[Given information]:
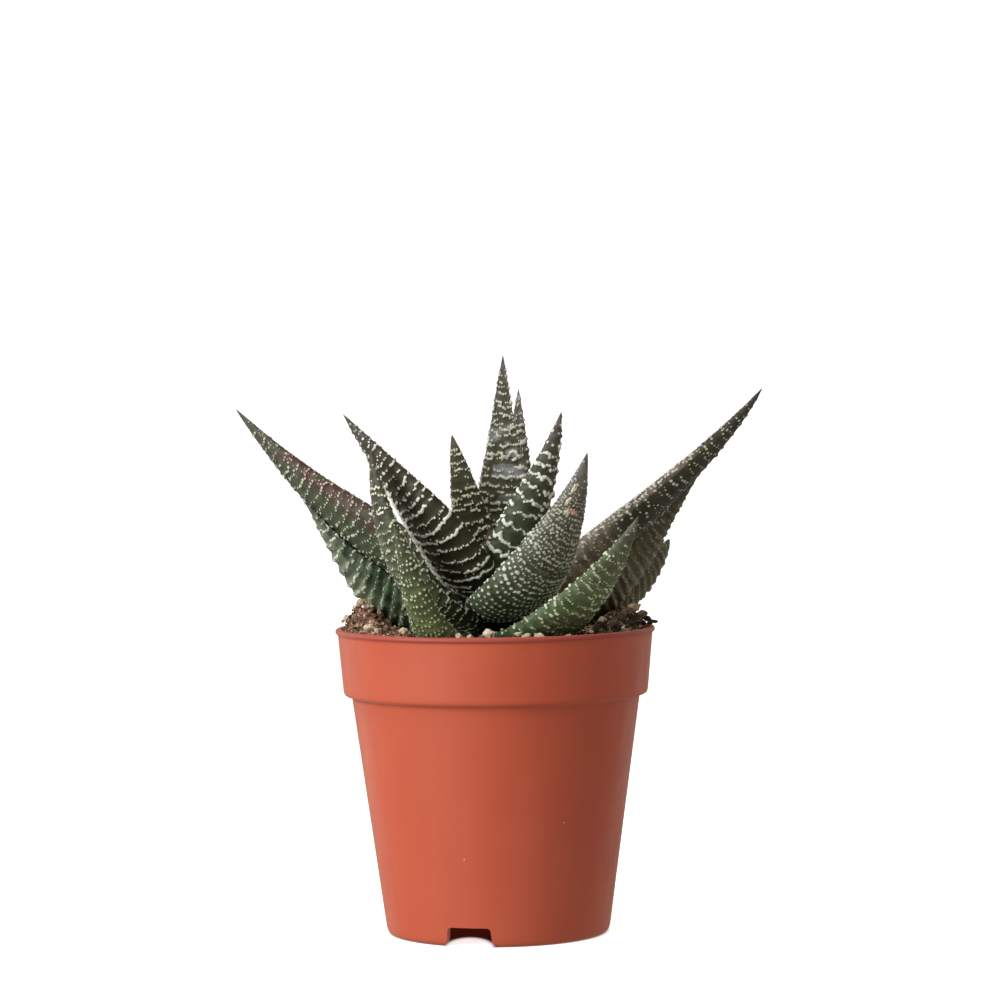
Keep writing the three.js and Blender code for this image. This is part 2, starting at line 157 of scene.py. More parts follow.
# Node materials
class Material:
    """A material whose nodes are added one by one."""

    def __init__(self, name):
        self.material = bpy.data.materials.new(name)
        self.material.use_nodes = True
        self.tree = self.material.node_tree
        self.tree.nodes.clear()

    def node(self, kind, inputs=None, **settings):
        node = self.tree.nodes.new(kind)
        for key, value in settings.items():
            setattr(node, key, value)
        for key, value in (inputs or {}).items():
            if isinstance(value, bpy.types.NodeSocket):
                self.tree.links.new(value, node.inputs[key])
            else:
                node.inputs[key].default_value = value
        return node

    def attribute(self, name):
        return self.node("ShaderNodeAttribute", attribute_name=name).outputs["Fac"]

    def place(self):
        return self.node("ShaderNodeTexCoord").outputs["Object"]

    def noise(self, scale, detail=3.0, roughness=0.55, place=None):
        node = self.node("ShaderNodeTexNoise", {
            "Vector": place or self.place(), "Scale": scale, "Detail": detail, "Roughness": roughness,
        })
        return node.outputs["Fac"]

    def stretched(self, x, y, z):
        return self.node("ShaderNodeMapping", {"Vector": self.place(), "Scale": (x, y, z)}).outputs["Vector"]

    def remap(self, value, low, high, to_low=0.0, to_high=1.0, smooth=True):
        node = self.node("ShaderNodeMapRange", {
            "Value": value, "From Min": low, "From Max": high, "To Min": to_low, "To Max": to_high,
        }, interpolation_type="SMOOTHSTEP" if smooth else "LINEAR")
        return node.outputs["Result"]

    def maths(self, operation, first, second):
        return self.node("ShaderNodeMath", {0: first, 1: second}, operation=operation).outputs[0]

    def mix(self, share, first, second, blend="MIX"):
        node = self.node("ShaderNodeMix", {0: share, 6: first, 7: second}, data_type="RGBA", blend_type=blend)
        return node.outputs[2]

    def ramp(self, value, stops):
        """A colour ramp from pairs of a position and a colour in 0 to 255 steps."""
        node = self.node("ShaderNodeValToRGB", {"Fac": value})
        elements = node.color_ramp.elements
        while len(elements) > 1:
            elements.remove(elements[-1])
        elements[0].position, elements[0].color = stops[0][0], srgb(*stops[0][1])
        for position, colour in stops[1:]:
            elements.new(position).color = srgb(*colour)
        return node.outputs["Color"]

    def bump(self, height, strength, distance, normal=None):
        inputs = {"Height": height, "Strength": strength, "Distance": distance}
        if normal is not None:
            inputs["Normal"] = normal
        return self.node("ShaderNodeBump", inputs).outputs["Normal"]

    def finish(self, **sockets):
        inputs = {key.replace("_", " "): value for key, value in sockets.items()}
        surface = self.node("ShaderNodeBsdfPrincipled", inputs)
        self.node("ShaderNodeOutputMaterial", {"Surface": surface.outputs["BSDF"]})
        return self.material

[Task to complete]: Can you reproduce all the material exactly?

[Task response]:
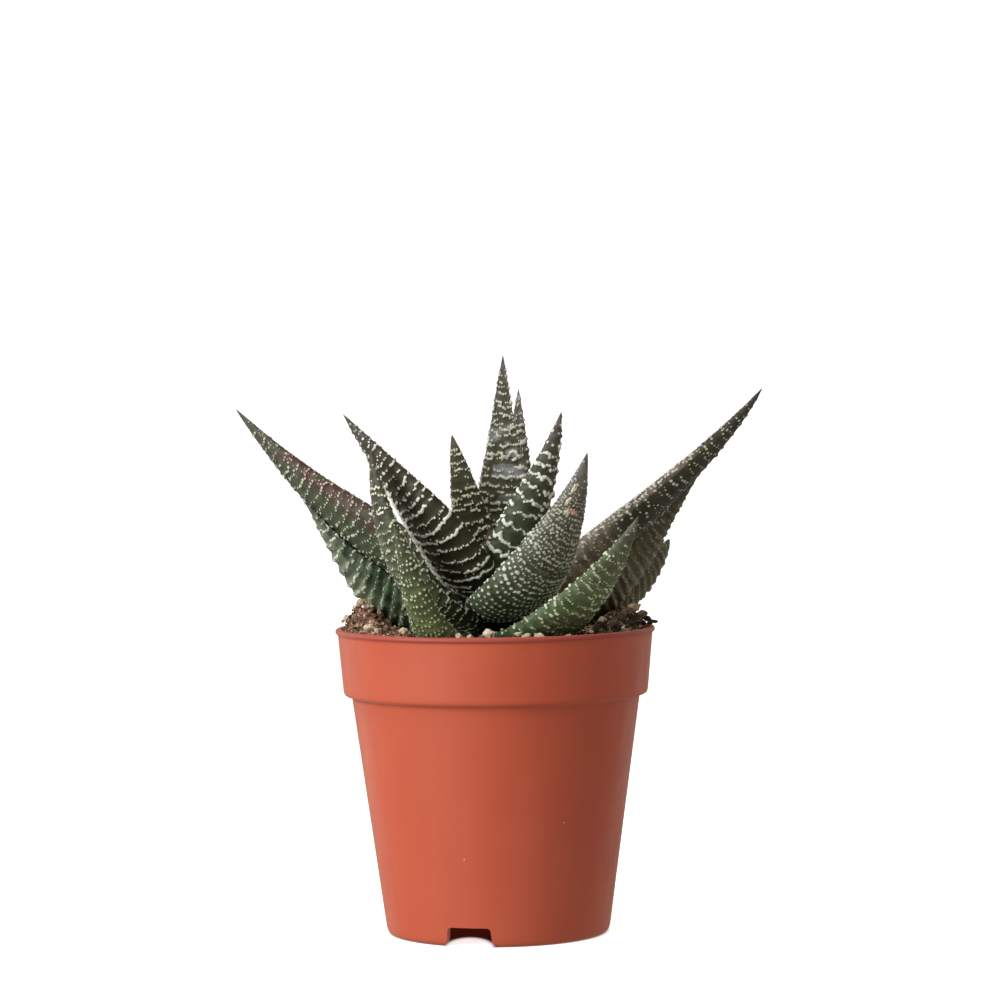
Keep writing the three.js and Blender code for this image. This is part 2, starting at line 157 of scene.py. More parts follow.
# Node materials
class Material:
    """A material whose nodes are added one by one."""

    def __init__(self, name):
        self.material = bpy.data.materials.new(name)
        self.material.use_nodes = True
        self.tree = self.material.node_tree
        self.tree.nodes.clear()

    def node(self, kind, inputs=None, **settings):
        node = self.tree.nodes.new(kind)
        for key, value in settings.items():
            setattr(node, key, value)
        for key, value in (inputs or {}).items():
            if isinstance(value, bpy.types.NodeSocket):
                self.tree.links.new(value, node.inputs[key])
            else:
                node.inputs[key].default_value = value
        return node

    def attribute(self, name):
        return self.node("ShaderNodeAttribute", attribute_name=name).outputs["Fac"]

    def place(self):
        return self.node("ShaderNodeTexCoord").outputs["Object"]

    def noise(self, scale, detail=3.0, roughness=0.55, place=None):
        node = self.node("ShaderNodeTexNoise", {
            "Vector": place or self.place(), "Scale": scale, "Detail": detail, "Roughness": roughness,
        })
        return node.outputs["Fac"]

    def stretched(self, x, y, z):
        return self.node("ShaderNodeMapping", {"Vector": self.place(), "Scale": (x, y, z)}).outputs["Vector"]

    def remap(self, value, low, high, to_low=0.0, to_high=1.0, smooth=True):
        node = self.node("ShaderNodeMapRange", {
            "Value": value, "From Min": low, "From Max": high, "To Min": to_low, "To Max": to_high,
        }, interpolation_type="SMOOTHSTEP" if smooth else "LINEAR")
        return node.outputs["Result"]

    def maths(self, operation, first, second):
        return self.node("ShaderNodeMath", {0: first, 1: second}, operation=operation).outputs[0]

    def mix(self, share, first, second, blend="MIX"):
        node = self.node("ShaderNodeMix", {0: share, 6: first, 7: second}, data_type="RGBA", blend_type=blend)
        return node.outputs[2]

    def ramp(self, value, stops):
        """A colour ramp from pairs of a position and a colour in 0 to 255 steps."""
        node = self.node("ShaderNodeValToRGB", {"Fac": value})
        elements = node.color_ramp.elements
        while len(elements) > 1:
            elements.remove(elements[-1])
        elements[0].position, elements[0].color = stops[0][0], srgb(*stops[0][1])
        for position, colour in stops[1:]:
            elements.new(position).color = srgb(*colour)
        return node.outputs["Color"]

    def bump(self, height, strength, distance, normal=None):
        inputs = {"Height": height, "Strength": strength, "Distance": distance}
        if normal is not None:
            inputs["Normal"] = normal
        return self.node("ShaderNodeBump", inputs).outputs["Normal"]

    def finish(self, **sockets):
        inputs = {key.replace("_", " "): value for key, value in sockets.items()}
        surface = self.node("ShaderNodeBsdfPrincipled", inputs)
        self.node("ShaderNodeOutputMaterial", {"Surface": surface.outputs["BSDF"]})
        return self.material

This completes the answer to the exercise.